With a significant body of evidence already available on the net zero skills gap in relation to the built environment, any focus on skills offers a valuable avenue address this, even if it is not explicitly prioritised up front. Although very few of the current government skills bootcamps have explicitly targeted skills associated with the decarbonizing built environment, there have been a number specifically focused on home retrofit, which offer useful template and should be scaled up considerably.
If the Government and local authorities are to achieve their net zero targets, then explicitly addressing the net zero skills gap has to be prioritised as a central pillar of the Government’s skills programme, with urgent action required to unlock the opportunities associated with the construction sector.
4. Planning and regeneration
Lastly, although it was initially suggested that the Levelling up White Paper would be closely connected with plans on the next steps of the Government’s planning reforms, no additional information was forthcoming, beyond headline intentions to ensure the planning system reflects net zero.
There was however a general focus on urban regeneration, through changes to Homes England’s remit and plans to help regenerate 20 towns and cities through the allocation of levelling up and brownfield funding. This was accompanied by changes to infrastructure funding allocation and support from existing house building funds to encourage development away from London and the South East.

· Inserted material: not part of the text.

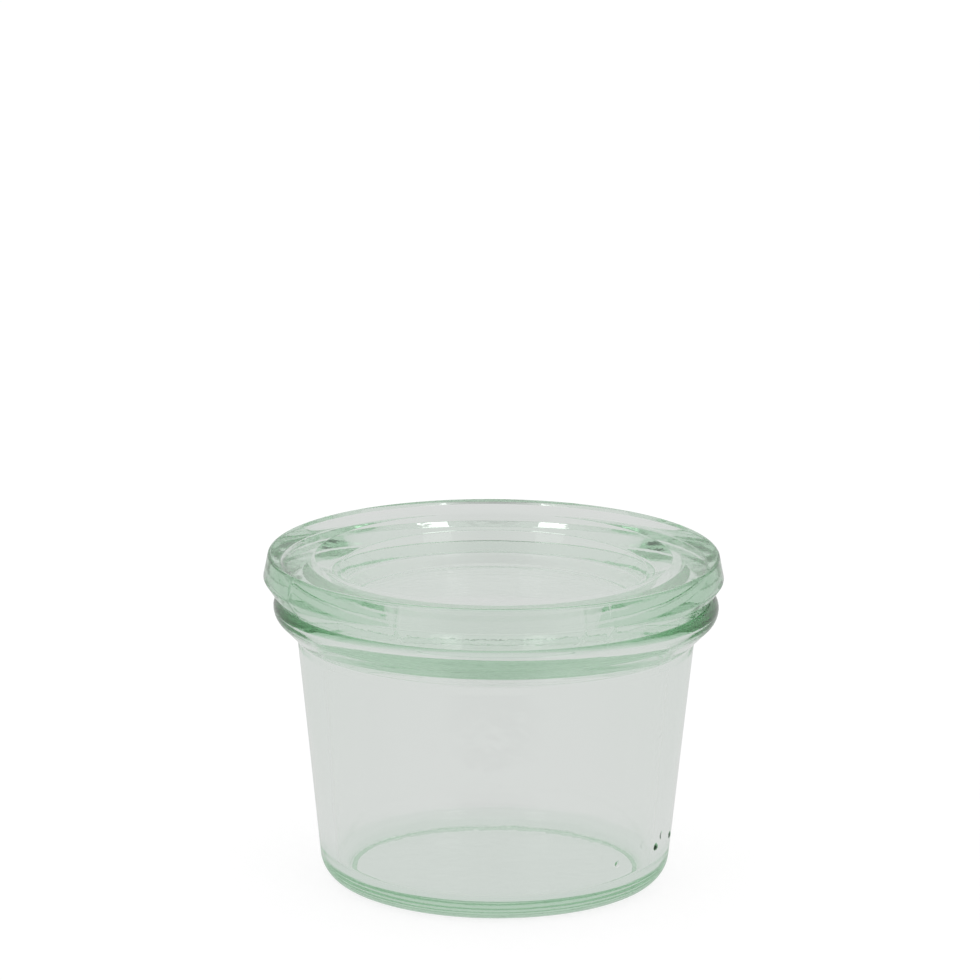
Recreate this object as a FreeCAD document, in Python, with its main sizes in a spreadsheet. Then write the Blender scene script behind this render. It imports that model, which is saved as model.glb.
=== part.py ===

How this regeneration will be delivered does however raise questions around how the White Paper’s stated goals will fit with the recent national expansion in permitted development rights. Recent changes have led to a significant rise in substandard accommodation, also noted by the Building Better Building Beautiful Commission, which will have implications for success in relation to any pride of place, health and wellbeing indicators.
The publication of the Levelling Up White Paper marks an important moment in current Government policy. Now, Levelling Up has its clear definition, with significant ramifications for how we achieve a just net zero transition and the role of the built environment.
Whilst the wider political situation does of course raise questions around the longevity and delivery of this vision, the core issues at its heart – and how the sustainable built environment can help address them – will be crucial to the important policy decisions that lie ahead.